In any case his wife Jane has given him the red card and sent him off the marital pitch, not to take an early bath for he doesn’t do baths or ablutions of any kind preferring to loll unshaven in a filthy dressing gown of a morning and onwards into a day of divagation from his doctoral thesis into a ragbag of theodicy - The Book against God.

"At the moment I’m living in an unpleasant little room, a bedsit I suppose, in Swiss Cottage, in a 1930s building on the Finchley Road pounded by traffic. I moved here in May, just after my father’s funeral, and after my estranged wife put me “on probation.” At the service, with Father’s body barely cold, Jane told me that she would have me back only if I could prove to her that I was no longer a liar, an operation which, I see now, has more than a touch about it of the famous Cretan paradox. In four months nothing has happened yet on that front, so here I am on the Finchley Road, alone.”

In the manic phase he lives beyond his card’s means and won’t open the dunning letters until the baliffs are threatened.  He claims that due to his parents’ lack of means he is lead into sybarite temptation.  Daddy is the vicar of a country parish outside Durham, a scholar who left the university theological faculty.

"But my parents’ finances were sickly; in my memory, Father seems to be continually driving in to Durham to meet “the bank manager,” to arrange for “another lease of life.” Though my parents weren’t ascetic, indeed quite worldly by instinct, our life was materially thin. All our textures were strained through the sieve of their finances.”

Wood is a fine writer steeped in English literature and Dickens spreads his wings over the descriptions of his fathers dwindling congregation.

"With gentle, undogmatic faith, he fit himself around the lives of his flock. Peter believed that most of his petitioners were in search of friendship rather than God. Mr. Tattersall, now long dead, used to come every week on Sunday afternoon when I was a boy. He had a red birthmark like a wax letterseal across one cheek, and always carried a small umbrella, even when it was sunny. Father told me that Mr. Tattersall was “terribly alone.” Mother told me that Mr. Tattersall had driven a bus for many years, the cream-coloured 54 that went every day between the villages. He had had an accident in which he knocked down a pedestrian. There had been nobody on the bus at the time—there rarely was—and Mr. Tattersall had accelerated away. The pedestrian recovered, and Mr. Tattersall, whom no one liked, was not charged; perhaps it was felt that he was already punished by the now shameful symbolism of his birthmark.”

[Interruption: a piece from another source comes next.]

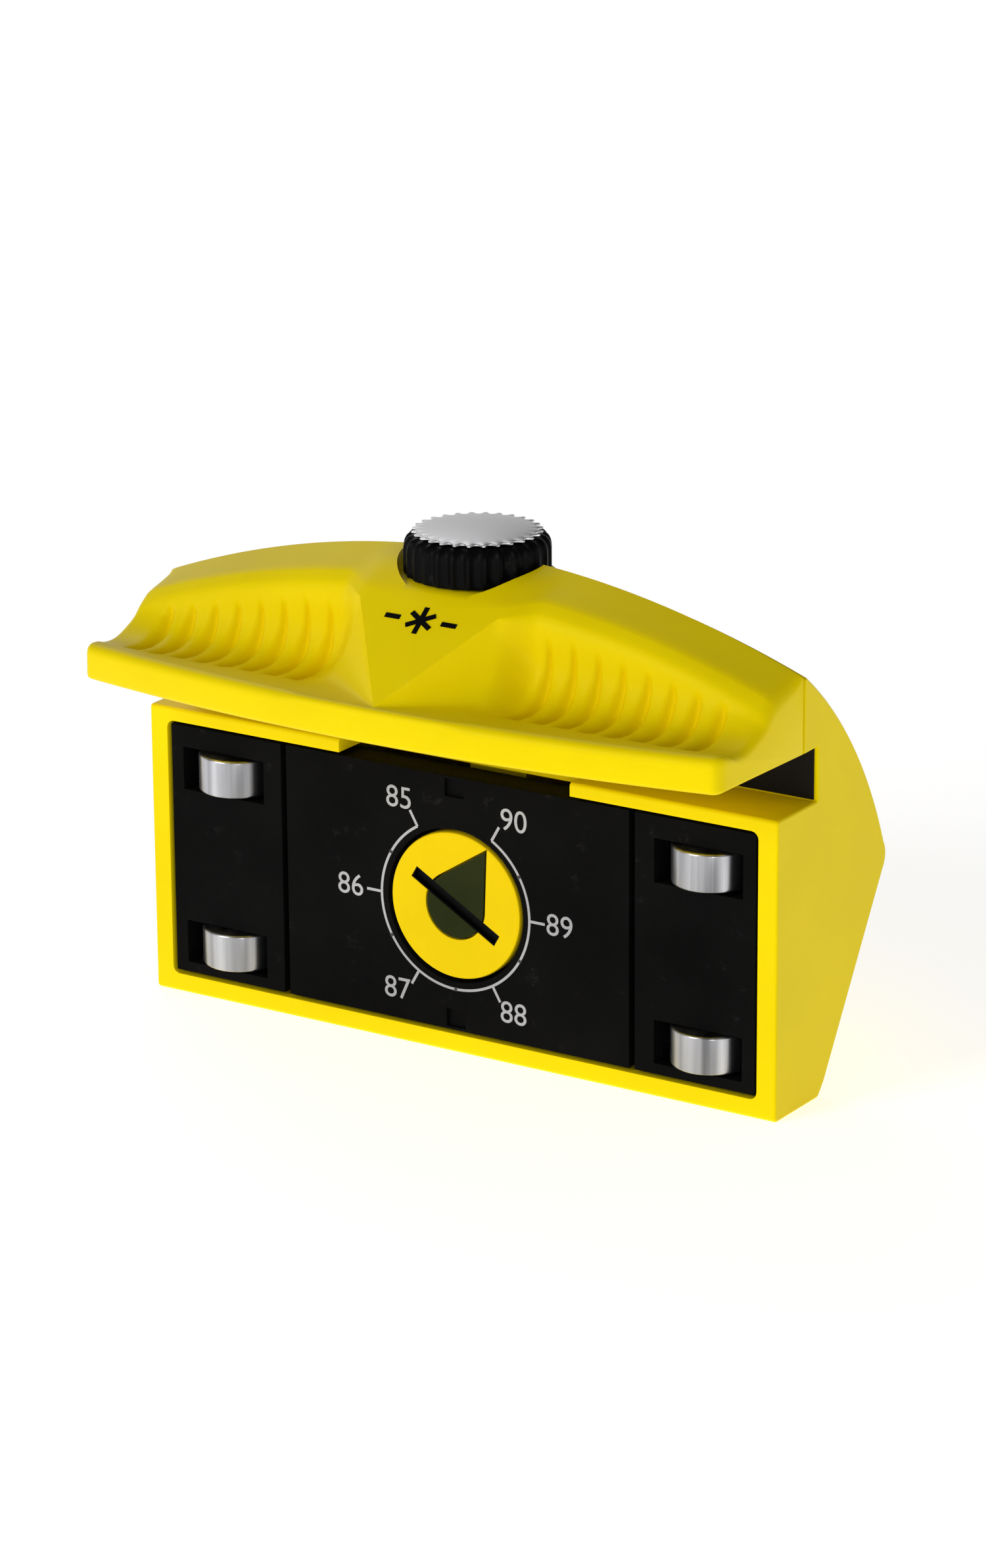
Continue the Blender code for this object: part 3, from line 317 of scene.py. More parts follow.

Is Thomas Bunting’s theodicy an attempt to kill the god of his father or relief from seven years labour on a thesis on the Epicureans.  He’s nearly finished and the question ‘and then what’ may be the  burden that he can no longer bear or put down.  It’s not unknown in the academic world -

burn out

The portrait of Tommy’s wife Jane is tender, close and accurate:

“Her hair is very dark, fiercely commanded into a ponytail which hangs quiveringly, like the needle of a delicate instrument designed to monitor her moods. I got to know this shaking sleek ponytail very well indeed, because Jane has many moods, and there is no way to predict when or why she will laugh (at which point her ponytail, laughter’s tassel, swings and rocks) or become angry (the ponytail, now pride’s brush, stiff and unmoving, as she tilts her head to the left and closes her eyes in fury). Her noise is quite long—something suggestive of erotic prolongation in a long nose, I think—and her neck is long, too. At its base is a teaspoon declivity. There are freckles on her collarbones: eager touchmarks, sexual dapple. Her accent is very proper.”

What is the fealty of a liar worth?  Not much  Jane thinks as he ducks and dives around her wish to have a child.  Then his father dies before God does and his eulogy at the service is a self-absorbed argument with the departed.  It’s about as far as an Englishman can take a Dostoevskian skandaly.

This is a book well worth reading and it must have been deeply frustrating for the critics who wanted to ply the birch.  I’m sure some found a way.